• **YOUR OBJECTIVE**: The listing beneath should be written out in full, exactly as shown.

• **PROVIDED DATA**:
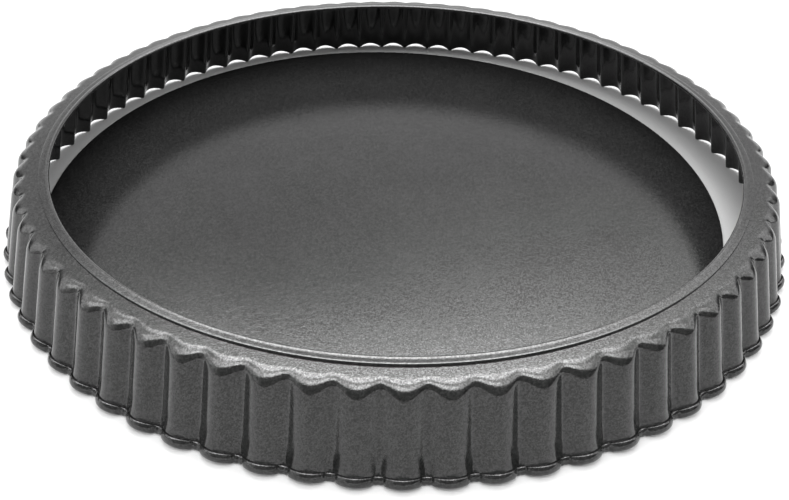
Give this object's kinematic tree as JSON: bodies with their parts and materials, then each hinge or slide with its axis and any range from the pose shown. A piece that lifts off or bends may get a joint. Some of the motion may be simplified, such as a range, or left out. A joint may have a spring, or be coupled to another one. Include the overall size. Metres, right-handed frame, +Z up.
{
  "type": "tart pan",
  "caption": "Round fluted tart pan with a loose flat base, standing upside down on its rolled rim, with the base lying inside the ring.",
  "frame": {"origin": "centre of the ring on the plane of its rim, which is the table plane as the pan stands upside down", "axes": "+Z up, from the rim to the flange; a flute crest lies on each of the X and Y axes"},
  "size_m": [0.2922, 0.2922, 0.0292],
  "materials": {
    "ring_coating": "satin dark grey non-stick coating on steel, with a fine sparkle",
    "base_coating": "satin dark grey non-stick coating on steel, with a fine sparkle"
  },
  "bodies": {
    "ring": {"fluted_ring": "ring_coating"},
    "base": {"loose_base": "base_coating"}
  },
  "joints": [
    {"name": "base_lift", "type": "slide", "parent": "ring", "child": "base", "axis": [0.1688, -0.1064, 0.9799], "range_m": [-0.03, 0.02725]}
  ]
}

• **ANSWER TO THIS PROBLEM**:
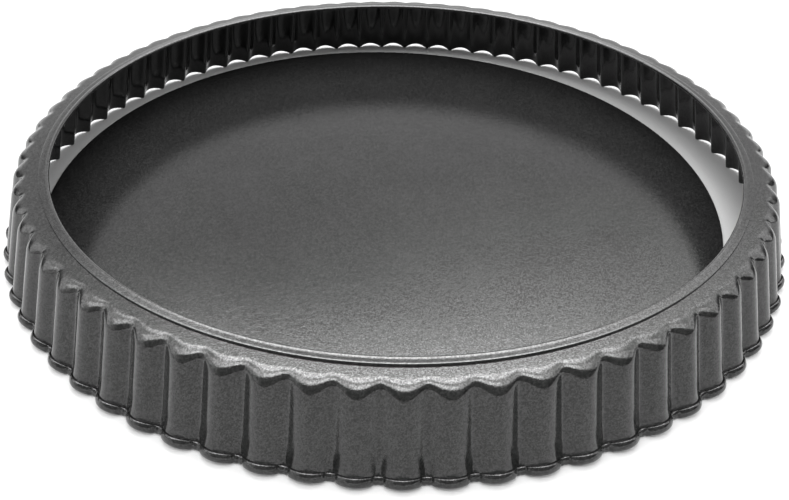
Give this object's kinematic tree as JSON: bodies with their parts and materials, then each hinge or slide with its axis and any range from the pose shown. A piece that lifts off or bends may get a joint. Some of the motion may be simplified, such as a range, or left out. A joint may have a spring, or be coupled to another one. Include the overall size. Metres, right-handed frame, +Z up.
{
  "type": "tart pan",
  "caption": "Round fluted tart pan with a loose flat base, standing upside down on its rolled rim, with the base lying inside the ring.",
  "frame": {"origin": "centre of the ring on the plane of its rim, which is the table plane as the pan stands upside down", "axes": "+Z up, from the rim to the flange; a flute crest lies on each of the X and Y axes"},
  "size_m": [0.2922, 0.2922, 0.0292],
  "materials": {
    "ring_coating": "satin dark grey non-stick coating on steel, with a fine sparkle",
    "base_coating": "satin dark grey non-stick coating on steel, with a fine sparkle"
  },
  "bodies": {
    "ring": {"fluted_ring": "ring_coating"},
    "base": {"loose_base": "base_coating"}
  },
  "joints": [
    {"name": "base_lift", "type": "slide", "parent": "ring", "child": "base", "axis": [0.1688, -0.1064, 0.9799], "range_m": [-0.03, 0.02725]}
  ]
}